Provided data
——

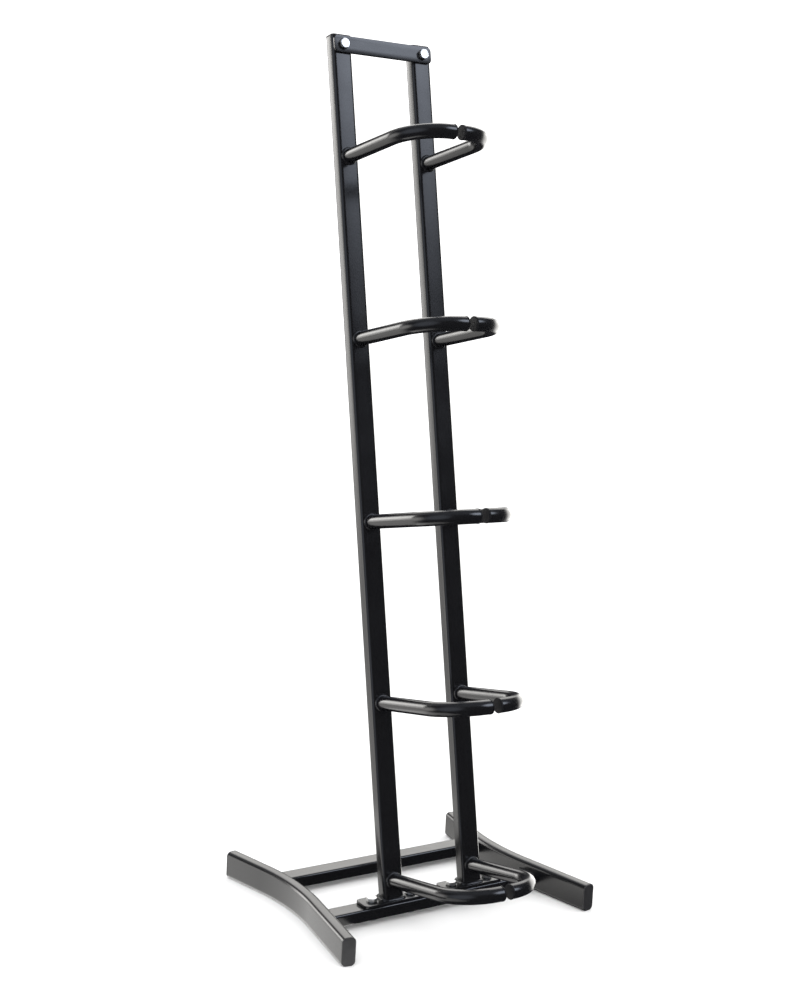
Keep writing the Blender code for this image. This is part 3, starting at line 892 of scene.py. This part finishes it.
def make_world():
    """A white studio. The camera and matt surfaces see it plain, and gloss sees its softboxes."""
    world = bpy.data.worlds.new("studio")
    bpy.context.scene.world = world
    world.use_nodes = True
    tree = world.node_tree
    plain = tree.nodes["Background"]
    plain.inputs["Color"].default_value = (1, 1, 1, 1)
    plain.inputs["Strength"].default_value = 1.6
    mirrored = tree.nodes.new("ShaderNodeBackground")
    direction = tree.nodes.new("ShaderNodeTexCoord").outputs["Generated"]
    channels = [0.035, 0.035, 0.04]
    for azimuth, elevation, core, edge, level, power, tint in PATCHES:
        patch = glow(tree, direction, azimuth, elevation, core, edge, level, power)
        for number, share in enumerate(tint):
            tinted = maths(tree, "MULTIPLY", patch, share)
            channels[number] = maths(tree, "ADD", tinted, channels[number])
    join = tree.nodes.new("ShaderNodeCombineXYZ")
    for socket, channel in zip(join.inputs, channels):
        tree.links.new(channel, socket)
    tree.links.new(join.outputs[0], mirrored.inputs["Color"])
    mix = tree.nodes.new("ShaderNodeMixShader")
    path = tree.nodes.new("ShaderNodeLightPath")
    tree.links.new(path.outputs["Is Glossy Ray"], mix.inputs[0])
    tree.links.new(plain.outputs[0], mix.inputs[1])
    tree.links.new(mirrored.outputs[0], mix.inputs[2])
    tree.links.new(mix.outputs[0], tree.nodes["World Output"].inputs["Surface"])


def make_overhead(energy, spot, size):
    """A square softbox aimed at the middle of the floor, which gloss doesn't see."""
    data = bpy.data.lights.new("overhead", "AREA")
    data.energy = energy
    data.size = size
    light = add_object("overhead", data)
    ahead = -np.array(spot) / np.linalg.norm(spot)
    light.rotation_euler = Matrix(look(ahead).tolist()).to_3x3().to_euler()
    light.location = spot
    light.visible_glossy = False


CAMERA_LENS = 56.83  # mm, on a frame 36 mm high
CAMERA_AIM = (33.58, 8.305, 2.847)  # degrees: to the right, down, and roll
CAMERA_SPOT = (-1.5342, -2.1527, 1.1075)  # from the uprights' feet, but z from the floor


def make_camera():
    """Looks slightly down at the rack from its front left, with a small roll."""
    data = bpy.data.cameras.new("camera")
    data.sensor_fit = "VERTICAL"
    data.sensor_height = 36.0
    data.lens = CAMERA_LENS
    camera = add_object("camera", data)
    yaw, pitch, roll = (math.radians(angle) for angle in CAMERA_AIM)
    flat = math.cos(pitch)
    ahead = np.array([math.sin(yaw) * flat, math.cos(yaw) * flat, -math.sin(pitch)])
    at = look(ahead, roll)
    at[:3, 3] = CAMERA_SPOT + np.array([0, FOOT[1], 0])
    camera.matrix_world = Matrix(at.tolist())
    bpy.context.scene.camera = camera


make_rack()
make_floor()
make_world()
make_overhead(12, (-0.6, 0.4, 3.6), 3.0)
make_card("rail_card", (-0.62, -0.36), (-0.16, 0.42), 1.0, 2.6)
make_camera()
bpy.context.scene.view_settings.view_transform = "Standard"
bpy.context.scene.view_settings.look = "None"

——

Give the listing again, word for word.

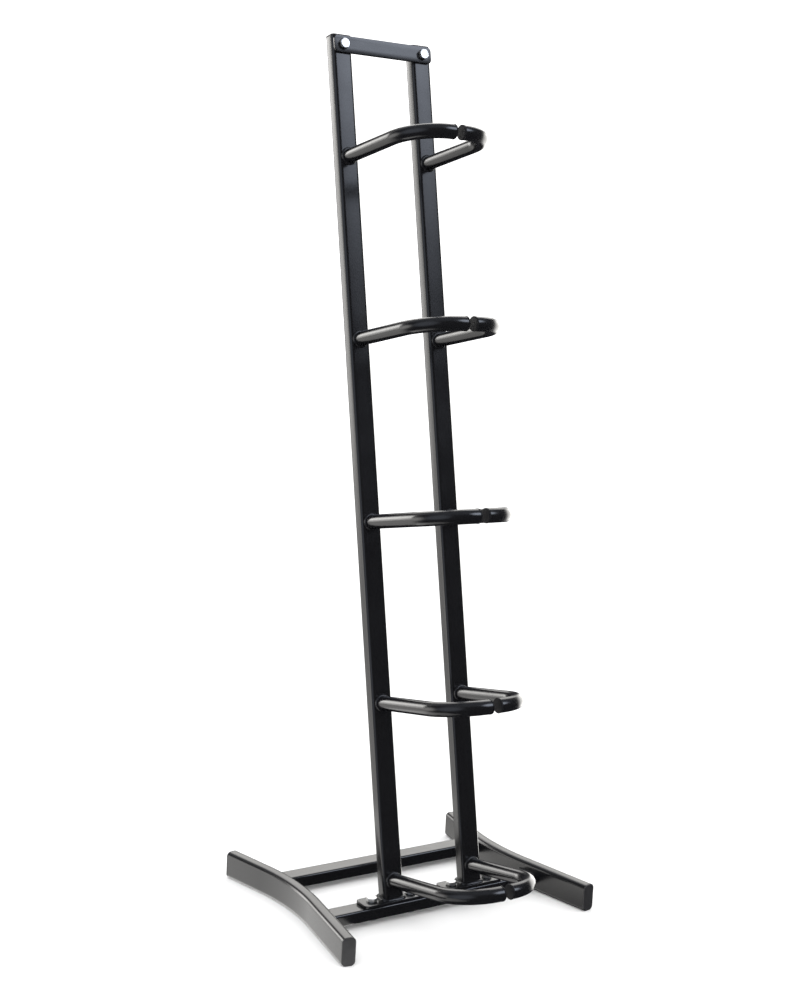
Keep writing the Blender code for this image. This is part 3, starting at line 892 of scene.py. This part finishes it.
def make_world():
    """A white studio. The camera and matt surfaces see it plain, and gloss sees its softboxes."""
    world = bpy.data.worlds.new("studio")
    bpy.context.scene.world = world
    world.use_nodes = True
    tree = world.node_tree
    plain = tree.nodes["Background"]
    plain.inputs["Color"].default_value = (1, 1, 1, 1)
    plain.inputs["Strength"].default_value = 1.6
    mirrored = tree.nodes.new("ShaderNodeBackground")
    direction = tree.nodes.new("ShaderNodeTexCoord").outputs["Generated"]
    channels = [0.035, 0.035, 0.04]
    for azimuth, elevation, core, edge, level, power, tint in PATCHES:
        patch = glow(tree, direction, azimuth, elevation, core, edge, level, power)
        for number, share in enumerate(tint):
            tinted = maths(tree, "MULTIPLY", patch, share)
            channels[number] = maths(tree, "ADD", tinted, channels[number])
    join = tree.nodes.new("ShaderNodeCombineXYZ")
    for socket, channel in zip(join.inputs, channels):
        tree.links.new(channel, socket)
    tree.links.new(join.outputs[0], mirrored.inputs["Color"])
    mix = tree.nodes.new("ShaderNodeMixShader")
    path = tree.nodes.new("ShaderNodeLightPath")
    tree.links.new(path.outputs["Is Glossy Ray"], mix.inputs[0])
    tree.links.new(plain.outputs[0], mix.inputs[1])
    tree.links.new(mirrored.outputs[0], mix.inputs[2])
    tree.links.new(mix.outputs[0], tree.nodes["World Output"].inputs["Surface"])


def make_overhead(energy, spot, size):
    """A square softbox aimed at the middle of the floor, which gloss doesn't see."""
    data = bpy.data.lights.new("overhead", "AREA")
    data.energy = energy
    data.size = size
    light = add_object("overhead", data)
    ahead = -np.array(spot) / np.linalg.norm(spot)
    light.rotation_euler = Matrix(look(ahead).tolist()).to_3x3().to_euler()
    light.location = spot
    light.visible_glossy = False


CAMERA_LENS = 56.83  # mm, on a frame 36 mm high
CAMERA_AIM = (33.58, 8.305, 2.847)  # degrees: to the right, down, and roll
CAMERA_SPOT = (-1.5342, -2.1527, 1.1075)  # from the uprights' feet, but z from the floor


def make_camera():
    """Looks slightly down at the rack from its front left, with a small roll."""
    data = bpy.data.cameras.new("camera")
    data.sensor_fit = "VERTICAL"
    data.sensor_height = 36.0
    data.lens = CAMERA_LENS
    camera = add_object("camera", data)
    yaw, pitch, roll = (math.radians(angle) for angle in CAMERA_AIM)
    flat = math.cos(pitch)
    ahead = np.array([math.sin(yaw) * flat, math.cos(yaw) * flat, -math.sin(pitch)])
    at = look(ahead, roll)
    at[:3, 3] = CAMERA_SPOT + np.array([0, FOOT[1], 0])
    camera.matrix_world = Matrix(at.tolist())
    bpy.context.scene.camera = camera


make_rack()
make_floor()
make_world()
make_overhead(12, (-0.6, 0.4, 3.6), 3.0)
make_card("rail_card", (-0.62, -0.36), (-0.16, 0.42), 1.0, 2.6)
make_camera()
bpy.context.scene.view_settings.view_transform = "Standard"
bpy.context.scene.view_settings.look = "None"